[Object data in JSON]
----

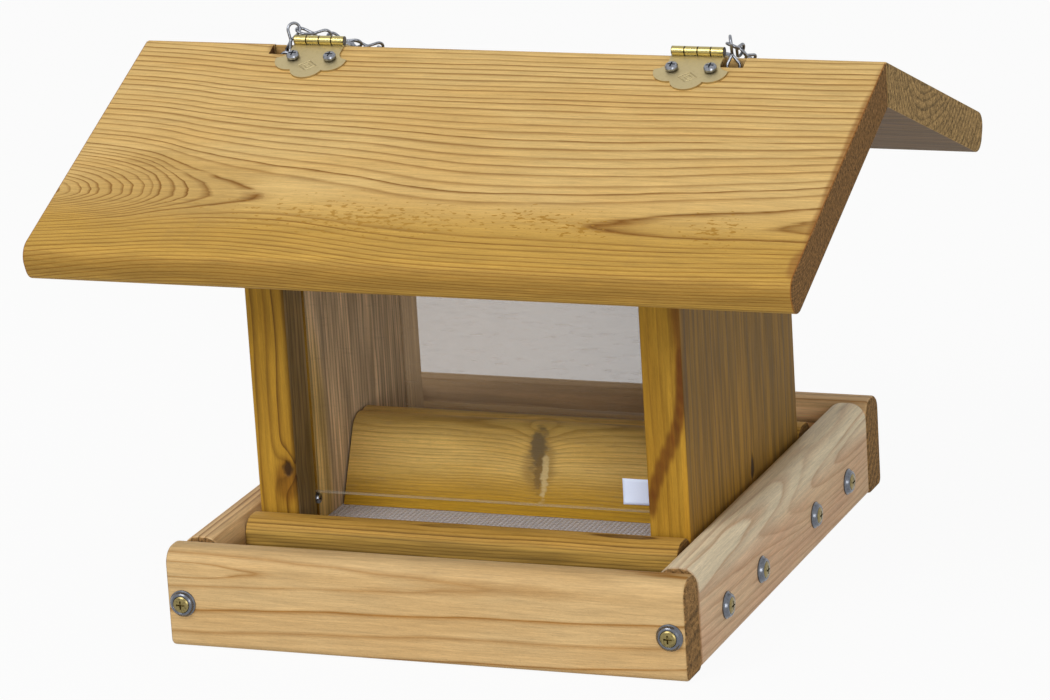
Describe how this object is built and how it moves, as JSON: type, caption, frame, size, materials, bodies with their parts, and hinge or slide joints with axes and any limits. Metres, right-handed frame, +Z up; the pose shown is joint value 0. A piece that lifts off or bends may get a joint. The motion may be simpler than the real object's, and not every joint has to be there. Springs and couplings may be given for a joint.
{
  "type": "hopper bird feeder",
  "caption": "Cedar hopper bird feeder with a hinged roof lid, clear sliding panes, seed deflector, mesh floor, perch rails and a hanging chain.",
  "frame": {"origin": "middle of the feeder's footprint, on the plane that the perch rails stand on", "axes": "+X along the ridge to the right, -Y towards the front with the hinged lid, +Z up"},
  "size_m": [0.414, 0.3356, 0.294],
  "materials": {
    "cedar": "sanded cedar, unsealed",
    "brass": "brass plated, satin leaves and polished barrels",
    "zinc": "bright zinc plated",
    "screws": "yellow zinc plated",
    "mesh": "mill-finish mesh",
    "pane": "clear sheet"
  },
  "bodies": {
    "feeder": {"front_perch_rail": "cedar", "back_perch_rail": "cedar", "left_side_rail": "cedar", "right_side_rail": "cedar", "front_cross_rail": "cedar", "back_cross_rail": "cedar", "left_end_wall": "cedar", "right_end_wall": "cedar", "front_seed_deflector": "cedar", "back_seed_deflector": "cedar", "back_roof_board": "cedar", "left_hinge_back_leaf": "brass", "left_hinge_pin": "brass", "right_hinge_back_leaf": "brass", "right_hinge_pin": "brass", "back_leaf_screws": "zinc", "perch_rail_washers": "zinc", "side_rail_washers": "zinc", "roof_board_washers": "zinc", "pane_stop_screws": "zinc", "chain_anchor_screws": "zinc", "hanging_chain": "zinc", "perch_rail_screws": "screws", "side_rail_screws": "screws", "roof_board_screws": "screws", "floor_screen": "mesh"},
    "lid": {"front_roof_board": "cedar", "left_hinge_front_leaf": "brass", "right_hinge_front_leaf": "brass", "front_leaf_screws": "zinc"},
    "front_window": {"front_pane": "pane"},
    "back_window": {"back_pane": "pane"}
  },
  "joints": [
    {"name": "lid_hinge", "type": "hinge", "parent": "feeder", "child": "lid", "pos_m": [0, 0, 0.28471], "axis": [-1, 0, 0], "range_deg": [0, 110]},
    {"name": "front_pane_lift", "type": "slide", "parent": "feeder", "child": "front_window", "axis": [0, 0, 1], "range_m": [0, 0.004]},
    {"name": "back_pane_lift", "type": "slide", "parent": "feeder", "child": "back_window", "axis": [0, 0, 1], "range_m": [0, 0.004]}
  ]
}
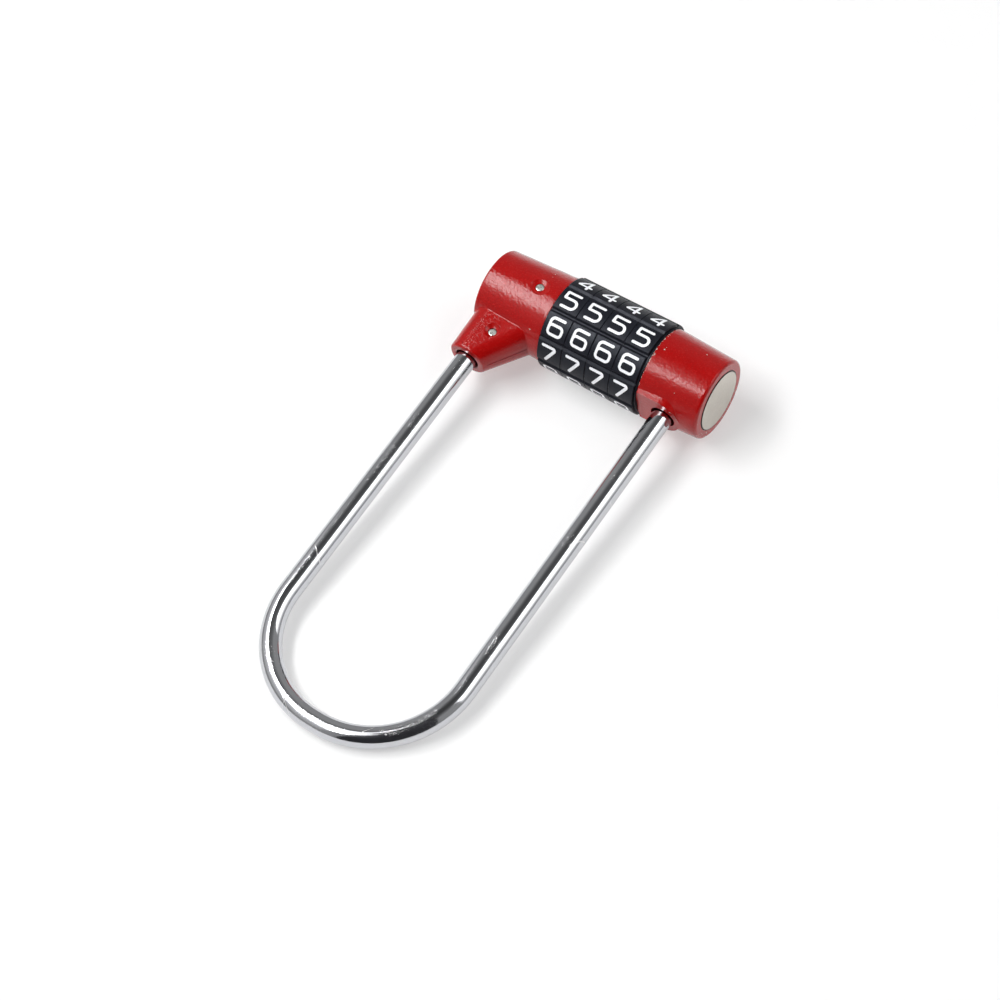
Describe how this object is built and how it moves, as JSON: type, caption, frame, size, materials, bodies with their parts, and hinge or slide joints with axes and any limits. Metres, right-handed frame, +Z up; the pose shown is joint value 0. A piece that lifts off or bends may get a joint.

----

● **WRITTEN INSTRUCTION**: Please reproduce the entire listing, exactly as shown.

● **EXERCISE ANSWER**:
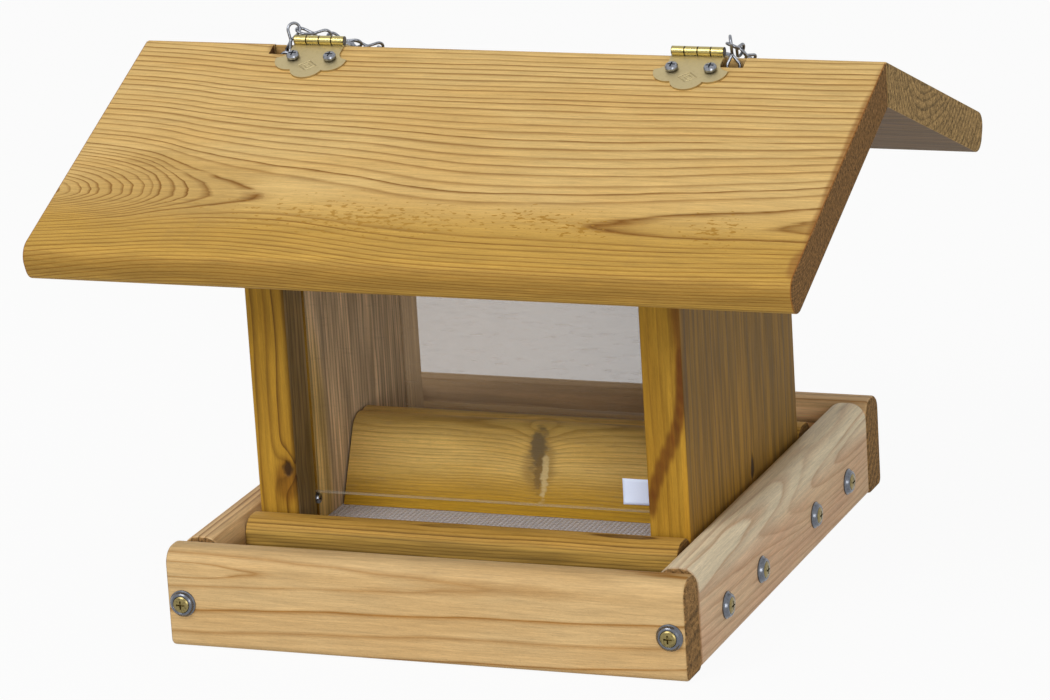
Describe how this object is built and how it moves, as JSON: type, caption, frame, size, materials, bodies with their parts, and hinge or slide joints with axes and any limits. Metres, right-handed frame, +Z up; the pose shown is joint value 0. A piece that lifts off or bends may get a joint. The motion may be simpler than the real object's, and not every joint has to be there. Springs and couplings may be given for a joint.
{
  "type": "hopper bird feeder",
  "caption": "Cedar hopper bird feeder with a hinged roof lid, clear sliding panes, seed deflector, mesh floor, perch rails and a hanging chain.",
  "frame": {"origin": "middle of the feeder's footprint, on the plane that the perch rails stand on", "axes": "+X along the ridge to the right, -Y towards the front with the hinged lid, +Z up"},
  "size_m": [0.414, 0.3356, 0.294],
  "materials": {
    "cedar": "sanded cedar, unsealed",
    "brass": "brass plated, satin leaves and polished barrels",
    "zinc": "bright zinc plated",
    "screws": "yellow zinc plated",
    "mesh": "mill-finish mesh",
    "pane": "clear sheet"
  },
  "bodies": {
    "feeder": {"front_perch_rail": "cedar", "back_perch_rail": "cedar", "left_side_rail": "cedar", "right_side_rail": "cedar", "front_cross_rail": "cedar", "back_cross_rail": "cedar", "left_end_wall": "cedar", "right_end_wall": "cedar", "front_seed_deflector": "cedar", "back_seed_deflector": "cedar", "back_roof_board": "cedar", "left_hinge_back_leaf": "brass", "left_hinge_pin": "brass", "right_hinge_back_leaf": "brass", "right_hinge_pin": "brass", "back_leaf_screws": "zinc", "perch_rail_washers": "zinc", "side_rail_washers": "zinc", "roof_board_washers": "zinc", "pane_stop_screws": "zinc", "chain_anchor_screws": "zinc", "hanging_chain": "zinc", "perch_rail_screws": "screws", "side_rail_screws": "screws", "roof_board_screws": "screws", "floor_screen": "mesh"},
    "lid": {"front_roof_board": "cedar", "left_hinge_front_leaf": "brass", "right_hinge_front_leaf": "brass", "front_leaf_screws": "zinc"},
    "front_window": {"front_pane": "pane"},
    "back_window": {"back_pane": "pane"}
  },
  "joints": [
    {"name": "lid_hinge", "type": "hinge", "parent": "feeder", "child": "lid", "pos_m": [0, 0, 0.28471], "axis": [-1, 0, 0], "range_deg": [0, 110]},
    {"name": "front_pane_lift", "type": "slide", "parent": "feeder", "child": "front_window", "axis": [0, 0, 1], "range_m": [0, 0.004]},
    {"name": "back_pane_lift", "type": "slide", "parent": "feeder", "child": "back_window", "axis": [0, 0, 1], "range_m": [0, 0.004]}
  ]
}
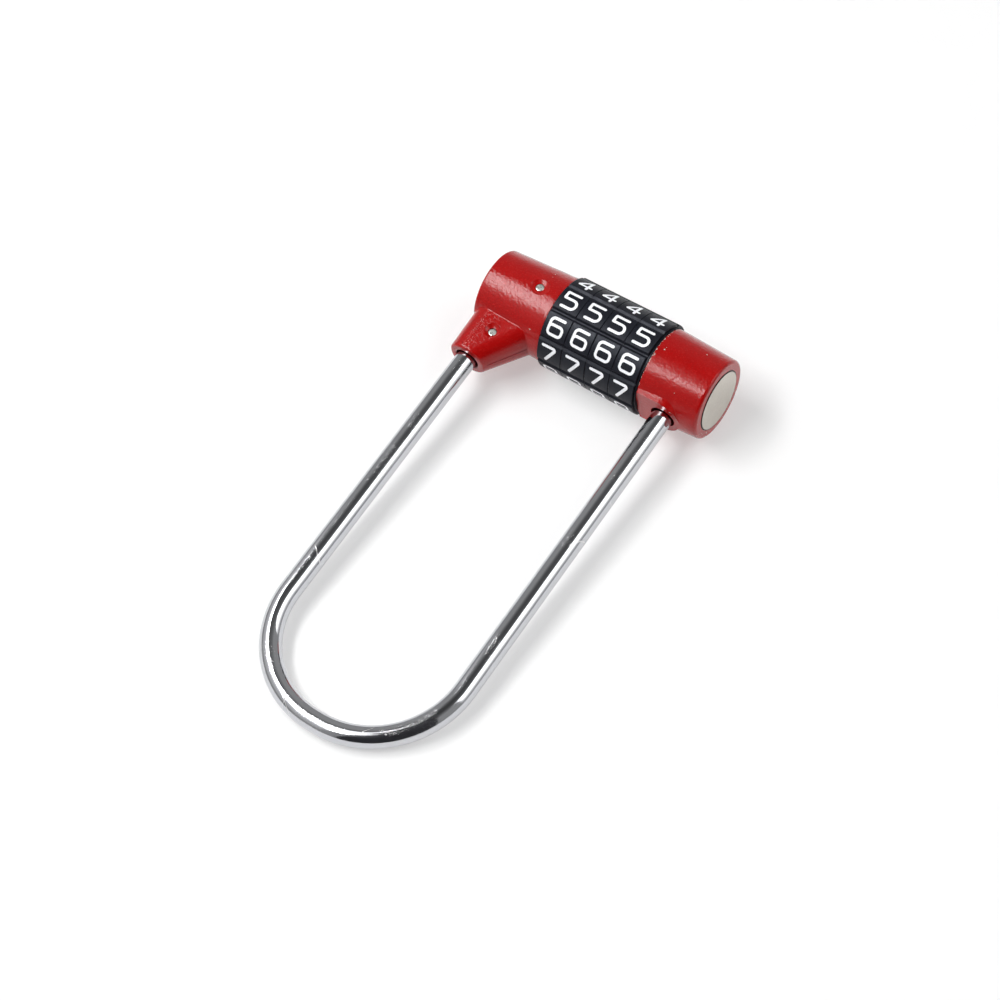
Describe how this object is built and how it moves, as JSON: type, caption, frame, size, materials, bodies with their parts, and hinge or slide joints with axes and any limits. Metres, right-handed frame, +Z up; the pose shown is joint value 0. A piece that lifts off or bends may get a joint.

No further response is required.